- What to produce
Exactly the lines from the one containing "for node in" through the end of the data below are to be reproduced, and nothing besides them.

- Recorded information
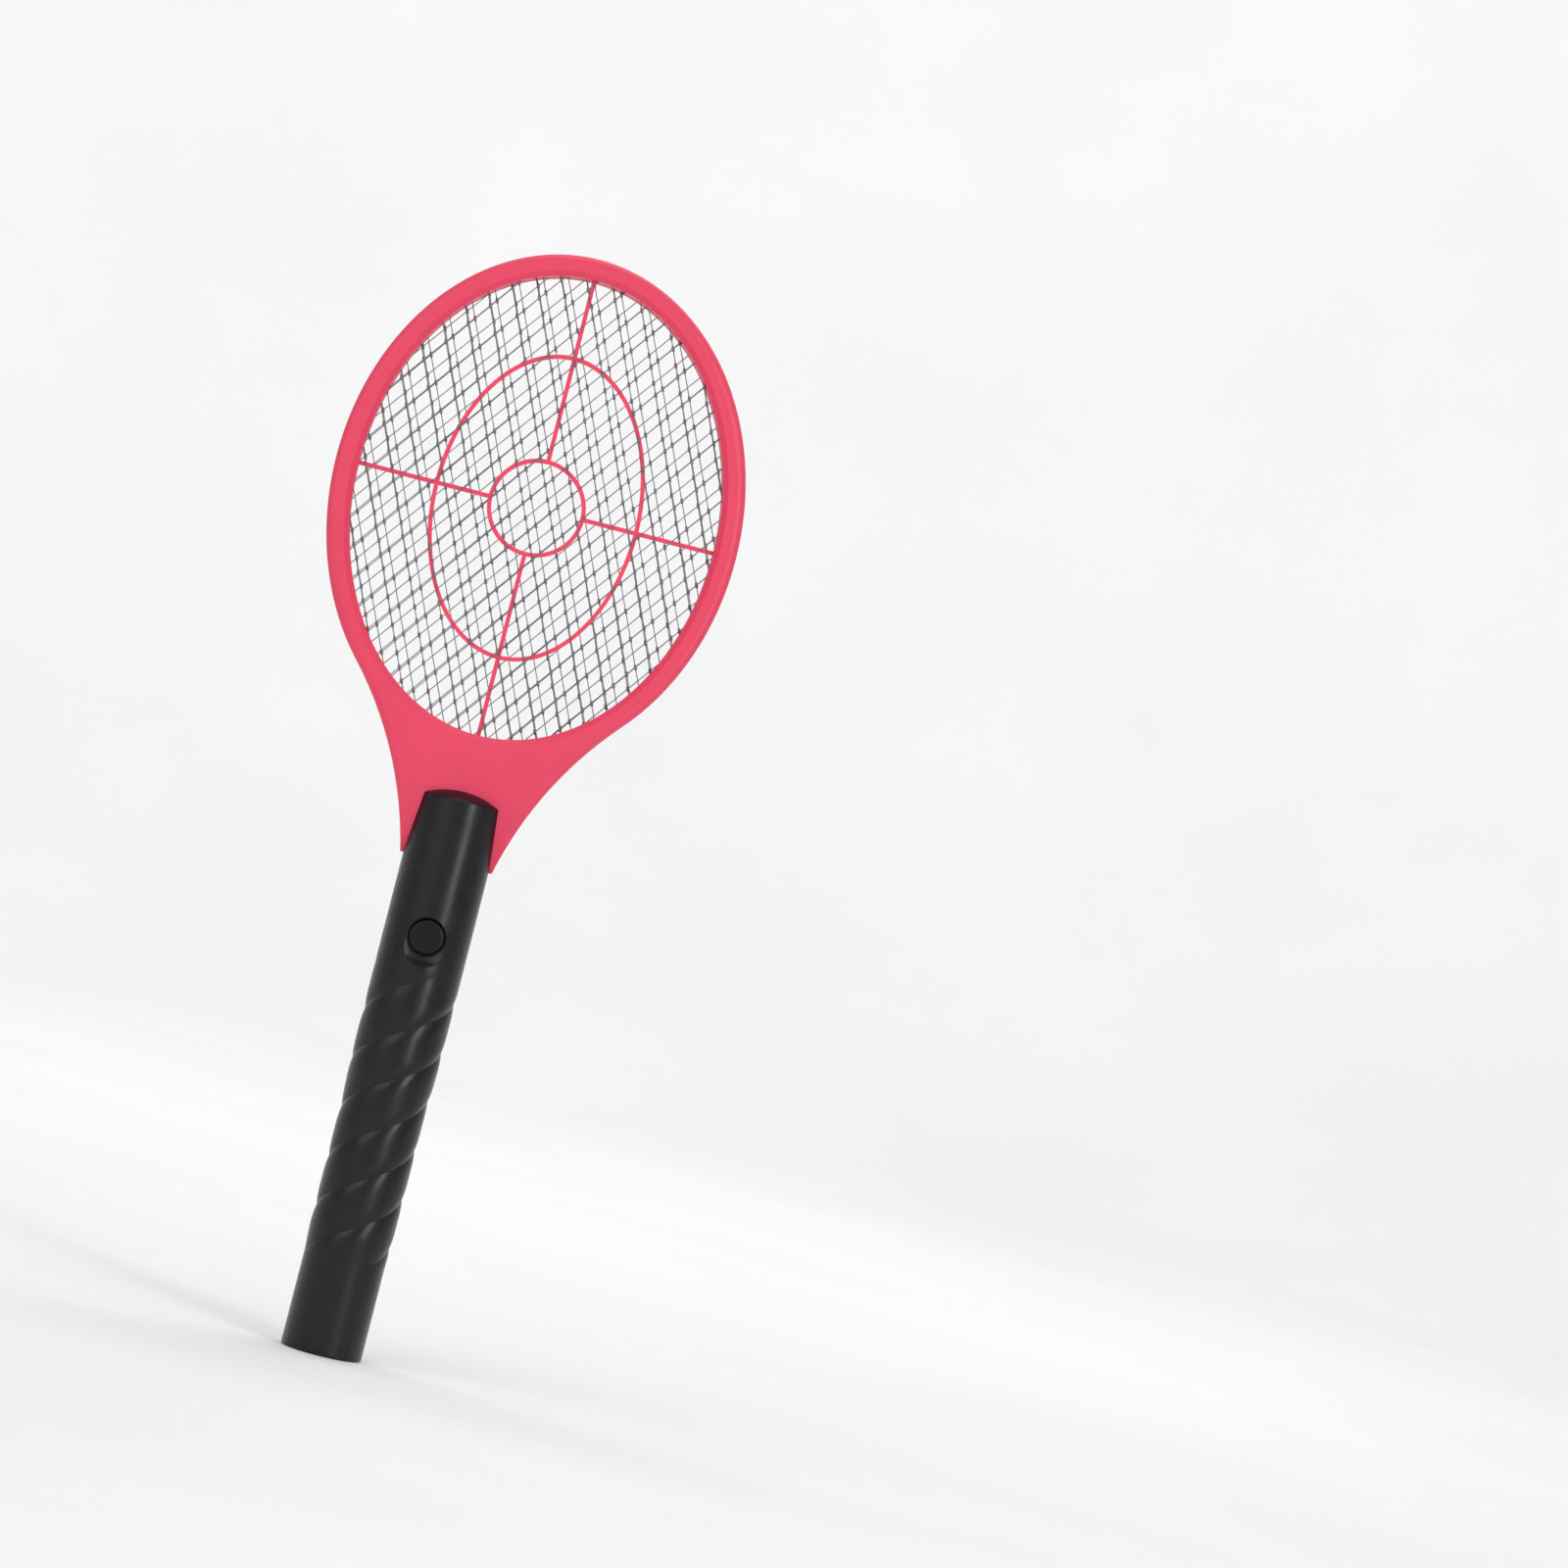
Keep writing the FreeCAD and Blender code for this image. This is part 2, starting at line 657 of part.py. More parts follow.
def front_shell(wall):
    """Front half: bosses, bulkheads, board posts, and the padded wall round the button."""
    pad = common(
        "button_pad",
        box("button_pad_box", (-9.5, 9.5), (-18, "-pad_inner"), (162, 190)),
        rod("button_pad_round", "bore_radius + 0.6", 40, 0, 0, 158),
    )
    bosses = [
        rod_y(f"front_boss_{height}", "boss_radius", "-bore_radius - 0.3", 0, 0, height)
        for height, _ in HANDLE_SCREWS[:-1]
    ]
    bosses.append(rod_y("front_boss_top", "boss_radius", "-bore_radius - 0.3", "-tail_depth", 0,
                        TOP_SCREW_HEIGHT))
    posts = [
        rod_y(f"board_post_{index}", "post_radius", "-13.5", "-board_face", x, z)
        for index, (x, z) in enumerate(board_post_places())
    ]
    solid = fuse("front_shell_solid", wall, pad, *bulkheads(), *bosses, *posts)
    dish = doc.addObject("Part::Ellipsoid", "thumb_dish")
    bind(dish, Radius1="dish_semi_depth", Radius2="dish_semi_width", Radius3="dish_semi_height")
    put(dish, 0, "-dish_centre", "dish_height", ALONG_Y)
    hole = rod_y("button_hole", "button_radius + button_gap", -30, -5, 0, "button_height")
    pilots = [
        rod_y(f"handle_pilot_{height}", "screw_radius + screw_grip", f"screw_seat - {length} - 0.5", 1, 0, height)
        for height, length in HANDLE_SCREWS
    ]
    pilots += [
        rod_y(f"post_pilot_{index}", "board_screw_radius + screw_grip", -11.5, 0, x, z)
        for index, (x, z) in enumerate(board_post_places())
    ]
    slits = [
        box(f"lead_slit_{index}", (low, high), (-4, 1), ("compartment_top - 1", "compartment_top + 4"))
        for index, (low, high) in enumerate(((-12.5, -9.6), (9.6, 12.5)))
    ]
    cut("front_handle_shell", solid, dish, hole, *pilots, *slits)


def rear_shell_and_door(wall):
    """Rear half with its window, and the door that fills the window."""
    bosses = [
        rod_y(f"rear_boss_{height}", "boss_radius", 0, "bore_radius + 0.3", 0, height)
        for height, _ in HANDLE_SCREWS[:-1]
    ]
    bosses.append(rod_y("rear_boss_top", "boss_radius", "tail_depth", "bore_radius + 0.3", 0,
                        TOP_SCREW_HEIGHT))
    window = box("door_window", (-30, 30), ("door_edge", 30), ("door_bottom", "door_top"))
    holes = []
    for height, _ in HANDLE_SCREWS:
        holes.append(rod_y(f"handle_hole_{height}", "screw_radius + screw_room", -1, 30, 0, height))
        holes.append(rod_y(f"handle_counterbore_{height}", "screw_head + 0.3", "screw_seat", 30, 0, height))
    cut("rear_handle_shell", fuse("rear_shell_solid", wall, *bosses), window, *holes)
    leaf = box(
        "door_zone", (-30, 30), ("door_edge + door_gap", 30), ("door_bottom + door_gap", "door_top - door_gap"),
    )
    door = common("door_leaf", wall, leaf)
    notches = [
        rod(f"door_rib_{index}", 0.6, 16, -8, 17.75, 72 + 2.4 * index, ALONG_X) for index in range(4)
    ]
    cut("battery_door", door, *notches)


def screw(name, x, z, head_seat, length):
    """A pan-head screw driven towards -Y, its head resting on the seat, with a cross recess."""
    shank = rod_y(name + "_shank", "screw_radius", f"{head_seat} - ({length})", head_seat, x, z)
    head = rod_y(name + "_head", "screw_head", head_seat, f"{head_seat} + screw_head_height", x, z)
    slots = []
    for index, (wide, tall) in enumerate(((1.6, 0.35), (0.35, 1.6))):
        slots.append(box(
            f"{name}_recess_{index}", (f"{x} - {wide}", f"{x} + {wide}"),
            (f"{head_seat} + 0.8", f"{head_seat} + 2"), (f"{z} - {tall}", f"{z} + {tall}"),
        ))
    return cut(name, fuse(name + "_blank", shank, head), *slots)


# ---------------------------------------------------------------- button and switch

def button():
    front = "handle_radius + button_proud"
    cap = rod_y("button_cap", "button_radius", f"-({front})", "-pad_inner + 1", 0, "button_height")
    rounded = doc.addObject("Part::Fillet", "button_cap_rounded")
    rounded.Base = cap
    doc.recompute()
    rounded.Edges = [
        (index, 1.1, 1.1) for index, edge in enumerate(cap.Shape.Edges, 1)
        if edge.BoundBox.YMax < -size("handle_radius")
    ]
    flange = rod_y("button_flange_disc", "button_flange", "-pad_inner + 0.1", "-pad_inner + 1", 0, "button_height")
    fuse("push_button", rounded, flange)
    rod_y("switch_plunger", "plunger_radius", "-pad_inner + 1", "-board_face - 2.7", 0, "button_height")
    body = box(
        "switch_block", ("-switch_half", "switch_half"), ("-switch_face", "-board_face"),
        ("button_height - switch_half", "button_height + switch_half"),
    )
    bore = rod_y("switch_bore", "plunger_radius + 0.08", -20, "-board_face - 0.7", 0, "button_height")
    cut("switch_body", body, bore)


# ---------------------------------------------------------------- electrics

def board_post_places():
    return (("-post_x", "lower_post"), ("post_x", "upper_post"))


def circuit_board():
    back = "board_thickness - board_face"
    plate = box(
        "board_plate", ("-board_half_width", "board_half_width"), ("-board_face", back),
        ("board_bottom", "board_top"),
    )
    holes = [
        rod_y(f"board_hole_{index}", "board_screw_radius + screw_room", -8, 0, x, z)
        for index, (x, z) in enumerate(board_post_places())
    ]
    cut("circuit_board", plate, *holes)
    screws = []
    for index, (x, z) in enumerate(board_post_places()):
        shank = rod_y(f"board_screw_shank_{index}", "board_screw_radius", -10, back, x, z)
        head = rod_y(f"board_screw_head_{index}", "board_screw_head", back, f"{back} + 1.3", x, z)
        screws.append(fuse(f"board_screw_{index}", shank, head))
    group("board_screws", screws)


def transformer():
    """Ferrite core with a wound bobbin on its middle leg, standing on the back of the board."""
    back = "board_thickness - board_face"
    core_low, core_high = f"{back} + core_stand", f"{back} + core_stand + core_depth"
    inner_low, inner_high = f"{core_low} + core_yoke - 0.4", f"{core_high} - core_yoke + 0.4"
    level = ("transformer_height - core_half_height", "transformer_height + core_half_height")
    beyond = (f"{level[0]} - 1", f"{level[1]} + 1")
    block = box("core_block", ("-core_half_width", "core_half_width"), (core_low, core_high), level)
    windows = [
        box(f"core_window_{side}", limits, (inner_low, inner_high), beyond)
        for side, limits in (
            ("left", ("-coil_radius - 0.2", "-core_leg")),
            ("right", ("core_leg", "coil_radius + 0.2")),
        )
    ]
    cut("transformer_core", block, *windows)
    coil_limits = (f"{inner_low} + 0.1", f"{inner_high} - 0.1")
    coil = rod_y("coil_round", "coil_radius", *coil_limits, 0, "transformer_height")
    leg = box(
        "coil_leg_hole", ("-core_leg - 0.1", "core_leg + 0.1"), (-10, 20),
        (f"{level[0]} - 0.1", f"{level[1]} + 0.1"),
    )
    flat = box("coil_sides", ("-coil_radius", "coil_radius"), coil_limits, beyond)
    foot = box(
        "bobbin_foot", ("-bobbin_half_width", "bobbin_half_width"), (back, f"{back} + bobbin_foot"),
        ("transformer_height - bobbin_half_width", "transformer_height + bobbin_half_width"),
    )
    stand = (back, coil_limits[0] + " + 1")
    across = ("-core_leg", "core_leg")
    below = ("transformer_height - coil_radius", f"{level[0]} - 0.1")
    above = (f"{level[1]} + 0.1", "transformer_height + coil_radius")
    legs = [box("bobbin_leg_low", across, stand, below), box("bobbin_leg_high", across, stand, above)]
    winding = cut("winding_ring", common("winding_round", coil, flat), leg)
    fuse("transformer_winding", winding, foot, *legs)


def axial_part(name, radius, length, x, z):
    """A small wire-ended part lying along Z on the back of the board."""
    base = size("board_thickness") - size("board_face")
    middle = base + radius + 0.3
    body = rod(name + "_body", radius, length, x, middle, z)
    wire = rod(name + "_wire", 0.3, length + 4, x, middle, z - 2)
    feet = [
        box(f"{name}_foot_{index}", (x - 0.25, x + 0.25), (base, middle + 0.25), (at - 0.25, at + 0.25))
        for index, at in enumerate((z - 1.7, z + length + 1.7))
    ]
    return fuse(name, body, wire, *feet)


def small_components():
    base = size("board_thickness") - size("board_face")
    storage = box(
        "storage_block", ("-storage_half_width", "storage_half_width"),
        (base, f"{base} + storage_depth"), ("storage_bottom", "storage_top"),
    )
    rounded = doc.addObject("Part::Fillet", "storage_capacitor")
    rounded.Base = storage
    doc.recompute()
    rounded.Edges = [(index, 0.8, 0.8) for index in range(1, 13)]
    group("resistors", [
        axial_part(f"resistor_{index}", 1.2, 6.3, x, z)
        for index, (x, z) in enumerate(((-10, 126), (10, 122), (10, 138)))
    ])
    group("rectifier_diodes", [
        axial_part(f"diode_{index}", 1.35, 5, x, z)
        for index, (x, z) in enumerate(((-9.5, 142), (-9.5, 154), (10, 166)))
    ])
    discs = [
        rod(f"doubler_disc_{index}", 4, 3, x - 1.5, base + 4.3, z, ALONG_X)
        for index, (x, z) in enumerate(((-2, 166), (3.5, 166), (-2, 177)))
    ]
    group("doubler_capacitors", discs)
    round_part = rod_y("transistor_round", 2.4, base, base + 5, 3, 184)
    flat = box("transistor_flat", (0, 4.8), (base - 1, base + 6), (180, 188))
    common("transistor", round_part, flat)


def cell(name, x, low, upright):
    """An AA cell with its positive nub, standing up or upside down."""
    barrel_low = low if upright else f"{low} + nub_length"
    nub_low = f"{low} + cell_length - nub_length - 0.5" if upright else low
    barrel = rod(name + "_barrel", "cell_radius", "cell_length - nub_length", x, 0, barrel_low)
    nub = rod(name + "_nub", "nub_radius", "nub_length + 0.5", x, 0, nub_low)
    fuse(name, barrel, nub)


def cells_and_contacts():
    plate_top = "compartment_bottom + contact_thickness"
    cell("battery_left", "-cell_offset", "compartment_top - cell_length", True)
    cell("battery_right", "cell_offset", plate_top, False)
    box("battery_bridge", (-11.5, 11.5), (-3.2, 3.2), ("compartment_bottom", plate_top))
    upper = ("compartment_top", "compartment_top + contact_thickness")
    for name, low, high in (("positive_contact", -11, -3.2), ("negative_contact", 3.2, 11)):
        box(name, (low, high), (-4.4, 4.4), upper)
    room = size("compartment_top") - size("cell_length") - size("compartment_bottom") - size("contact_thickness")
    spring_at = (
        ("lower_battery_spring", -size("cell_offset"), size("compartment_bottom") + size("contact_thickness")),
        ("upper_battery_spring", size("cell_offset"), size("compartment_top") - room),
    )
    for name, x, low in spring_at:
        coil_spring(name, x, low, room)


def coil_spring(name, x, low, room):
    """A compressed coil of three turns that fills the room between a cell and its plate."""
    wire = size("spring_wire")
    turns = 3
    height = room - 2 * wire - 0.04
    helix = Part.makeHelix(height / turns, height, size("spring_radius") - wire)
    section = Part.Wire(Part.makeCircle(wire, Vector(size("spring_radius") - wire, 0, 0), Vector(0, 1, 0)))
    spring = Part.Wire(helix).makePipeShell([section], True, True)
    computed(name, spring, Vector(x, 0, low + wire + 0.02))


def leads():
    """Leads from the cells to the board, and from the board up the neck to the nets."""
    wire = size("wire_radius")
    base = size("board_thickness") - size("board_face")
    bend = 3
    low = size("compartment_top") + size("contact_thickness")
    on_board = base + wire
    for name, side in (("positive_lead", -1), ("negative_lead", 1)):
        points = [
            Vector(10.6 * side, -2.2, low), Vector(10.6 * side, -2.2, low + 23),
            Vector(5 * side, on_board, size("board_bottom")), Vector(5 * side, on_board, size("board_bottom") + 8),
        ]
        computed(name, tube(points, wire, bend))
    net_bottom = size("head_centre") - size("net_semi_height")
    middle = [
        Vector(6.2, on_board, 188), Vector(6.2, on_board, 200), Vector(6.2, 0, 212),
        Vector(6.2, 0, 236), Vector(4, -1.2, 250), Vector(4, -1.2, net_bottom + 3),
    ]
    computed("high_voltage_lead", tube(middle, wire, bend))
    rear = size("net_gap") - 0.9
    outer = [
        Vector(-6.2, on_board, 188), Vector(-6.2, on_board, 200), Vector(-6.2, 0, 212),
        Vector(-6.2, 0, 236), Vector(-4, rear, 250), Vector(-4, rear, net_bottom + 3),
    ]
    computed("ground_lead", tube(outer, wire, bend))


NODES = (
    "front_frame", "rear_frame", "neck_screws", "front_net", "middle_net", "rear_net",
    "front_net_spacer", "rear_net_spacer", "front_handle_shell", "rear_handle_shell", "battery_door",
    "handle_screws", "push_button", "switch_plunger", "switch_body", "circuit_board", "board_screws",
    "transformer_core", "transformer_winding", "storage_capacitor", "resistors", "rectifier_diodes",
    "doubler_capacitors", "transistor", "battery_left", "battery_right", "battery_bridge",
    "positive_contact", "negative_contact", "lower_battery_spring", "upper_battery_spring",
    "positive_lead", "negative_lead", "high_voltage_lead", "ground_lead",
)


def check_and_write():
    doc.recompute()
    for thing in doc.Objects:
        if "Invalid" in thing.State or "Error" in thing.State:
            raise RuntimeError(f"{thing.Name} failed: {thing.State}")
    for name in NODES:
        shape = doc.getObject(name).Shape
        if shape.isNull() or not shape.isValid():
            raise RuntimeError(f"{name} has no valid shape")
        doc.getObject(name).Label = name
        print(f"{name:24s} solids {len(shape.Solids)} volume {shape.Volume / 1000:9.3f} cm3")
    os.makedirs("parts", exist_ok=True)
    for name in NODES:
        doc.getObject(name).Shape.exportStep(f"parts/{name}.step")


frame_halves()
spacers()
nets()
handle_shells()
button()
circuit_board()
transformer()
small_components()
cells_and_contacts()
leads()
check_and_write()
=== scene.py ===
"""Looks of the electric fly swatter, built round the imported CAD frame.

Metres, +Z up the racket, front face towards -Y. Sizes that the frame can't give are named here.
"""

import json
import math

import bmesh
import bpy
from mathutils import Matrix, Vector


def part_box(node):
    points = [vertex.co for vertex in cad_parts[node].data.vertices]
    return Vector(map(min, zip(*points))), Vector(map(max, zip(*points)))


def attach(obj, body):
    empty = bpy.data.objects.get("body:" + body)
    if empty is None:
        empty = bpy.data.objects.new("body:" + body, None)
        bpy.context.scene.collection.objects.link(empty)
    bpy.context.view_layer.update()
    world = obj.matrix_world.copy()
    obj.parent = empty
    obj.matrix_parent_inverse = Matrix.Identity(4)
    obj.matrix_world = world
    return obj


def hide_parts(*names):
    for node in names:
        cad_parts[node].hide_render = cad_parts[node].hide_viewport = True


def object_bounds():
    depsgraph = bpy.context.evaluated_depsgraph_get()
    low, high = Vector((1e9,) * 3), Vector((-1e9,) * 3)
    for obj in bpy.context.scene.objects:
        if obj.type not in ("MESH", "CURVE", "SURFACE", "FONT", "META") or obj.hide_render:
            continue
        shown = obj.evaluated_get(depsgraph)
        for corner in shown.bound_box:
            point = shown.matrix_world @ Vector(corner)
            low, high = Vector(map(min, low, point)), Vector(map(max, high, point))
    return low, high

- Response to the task
    for node in names:
        cad_parts[node].hide_render = cad_parts[node].hide_viewport = True


def object_bounds():
    depsgraph = bpy.context.evaluated_depsgraph_get()
    low, high = Vector((1e9,) * 3), Vector((-1e9,) * 3)
    for obj in bpy.context.scene.objects:
        if obj.type not in ("MESH", "CURVE", "SURFACE", "FONT", "META") or obj.hide_render:
            continue
        shown = obj.evaluated_get(depsgraph)
        for corner in shown.bound_box:
            point = shown.matrix_world @ Vector(corner)
            low, high = Vector(map(min, low, point)), Vector(map(max, high, point))
    return low, high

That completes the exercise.